The RTS shares the same world with Scythe, the critically acclaimed board game

The crowdfunding campaign for Iron Harvest, the real-time strategy game that shares the same lore as the hit board game Scythe, has hit its funding goal after just 36 hours on Kickstarter. Developer King Art Games celebrated today with the release of a new annotated trailer, showing off the mechanics of the “dieselpunk mech” strategy game for the first time.

In motion, the game looks clearly like a throwback RTS with a modernized camera system. The game models individual soldiers in the same way that the Cossacks series does, but also makes excellent use of cover systems in the style of the Company of Heroes franchise. The biggest difference, though, is Iron Harvest’s hero units, which are massive diesel-powered mechs.

The game’s title, Iron Harvest, refers to the aftermath of World War I, when farmers plowing their fields often came across unexploded munitions left behind following the Great War. The game explores the lore of 1920+, created by Polish artist Jakub Różalski. It’s an alternate history based on the Battle of Warsaw in 1920, one of the last great cavalry battles in modern times. Różalski describes it as a “period when tradition clashed with modernity,” when the world was “still full of mysteries and secrets” and “mankind [was] fascinated by engines, iron and steel, [and] began to experiment and try to build a huge walking machine.”

It’s the same alternate history that forms the basis of Stonemaier Games’ tabletop strategy game, Scythe, which Polygon has reviewed in the past. Ironically, much of that game’s tension comes from the threat of conflict rather than the repeated use of force. Iron Harvest swings the pendulum in the other direction, presenting an active conflict in great detail.
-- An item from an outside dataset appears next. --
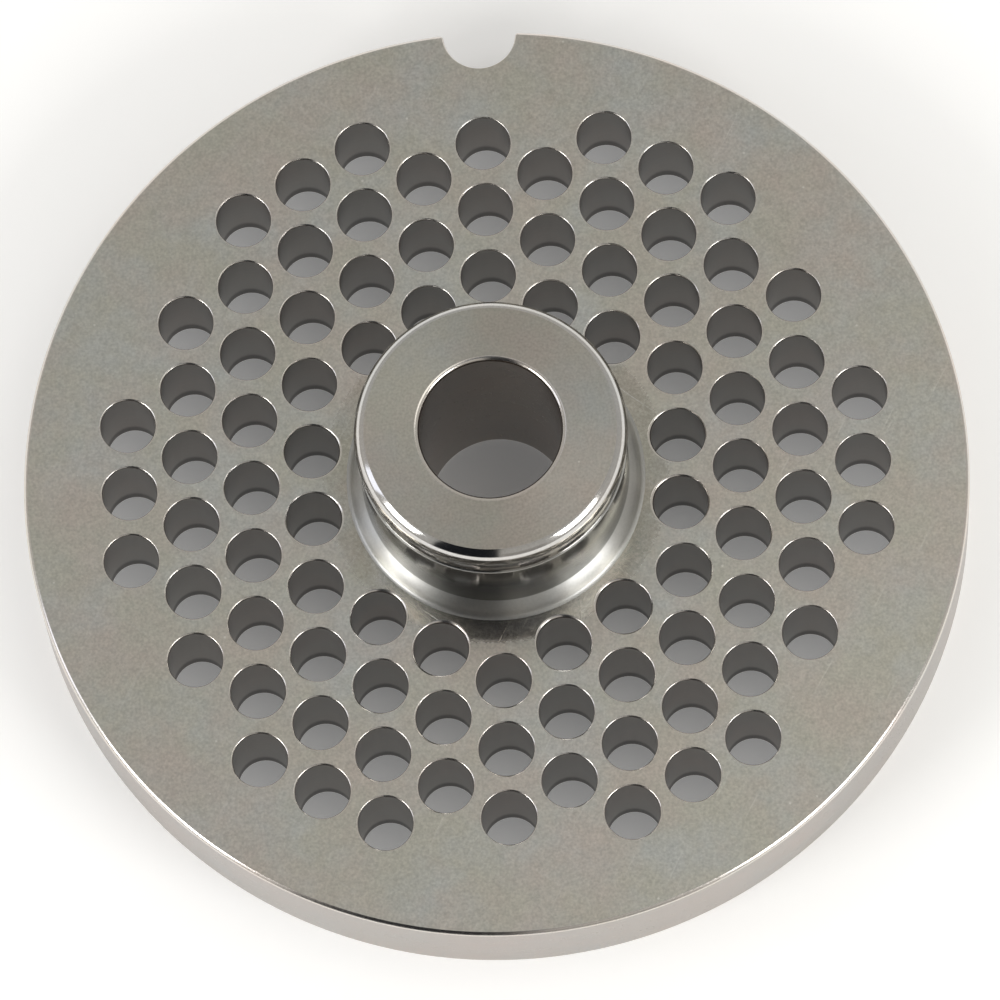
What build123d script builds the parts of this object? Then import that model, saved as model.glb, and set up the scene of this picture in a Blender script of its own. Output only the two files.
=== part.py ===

The Kickstarter campaign will end in another 28 days, on April 13. The final product is said to be delivered by December 2019. It will include single-player and multiplayer modes, and be available for Windows PC as well as PlayStation 4 and Xbox One.

The success of Iron Harvest is good news for Kickstarter, which saw a dramatic decline in the amount of money pledged to video games in the last two years. Tabletop games, meanwhile, continue to explode on the crowdfunding platform, with an increase of almost 36 percent in 2017 to a total of $137.77 million raised.